Just like with “Late Night,” pages had us check in and then stand in line in the order of our ticket numbers. We were in the 260 number area. At this point I pretty much knew we wouldn’t get in, but I wanted to keep the faith. After all, this was one of my life goals.

They started counting us off and separating us into groups. The first group went through security and was taken away in the elevator up to studio 8H. Their lives had been blessed.

We were in the second group that moved up in line. We waited some more. 8 p.m. passed and I knew that above us they had already started. I knew we weren’t getting in. I took this opportunity to educate. A nice couple in front of me from New Jersey said they had tried several times to get into SNL and Fallon, but never got in. They said they had tried ordering tickets for Fallon online and were always unsuccessful. I explained the magic of stand-by and how to get tickets for Fallon or Seth. I told them all about my successful trip to “Late Night” and they seemed to suck in the info I gave them like a sponge. I hope I helped them. My late-night knowledge has to be good for something.
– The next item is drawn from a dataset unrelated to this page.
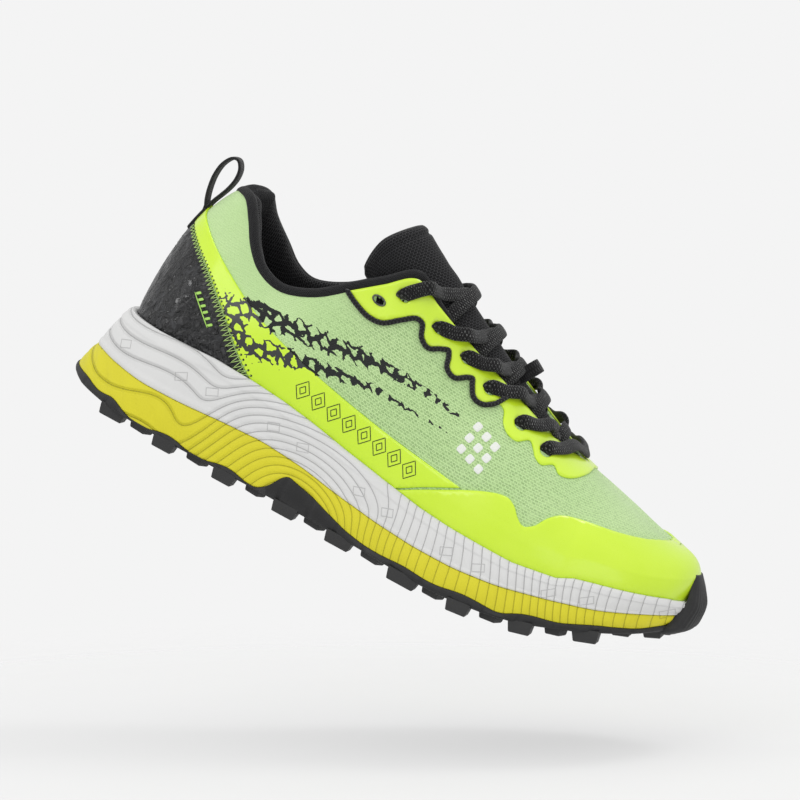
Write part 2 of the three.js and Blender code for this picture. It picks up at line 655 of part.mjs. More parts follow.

Finally, a completely new page came down to tell us the bad news. She looked like she was in pain that she had to say it. “Guys, I’m really sorry, but the studio is full and the cast has started.” How would you feel if you had to do that job every night? NBC pages are truly great people for the shit they put up with. There were groans and sad looks exchanged. I was sad, but I wasn’t going to cry. I knew I would come back to try again and maybe even someday I wouldn’t have to try at all. Maybe I could be up there with the writers.

The evening was a bust in a lot of ways, but I did get one satisfaction from it. There were just 8 floors separating me and Colin Jost. That’s a lot closer than the many states between NYC and Iowa. And that was the best part of the night.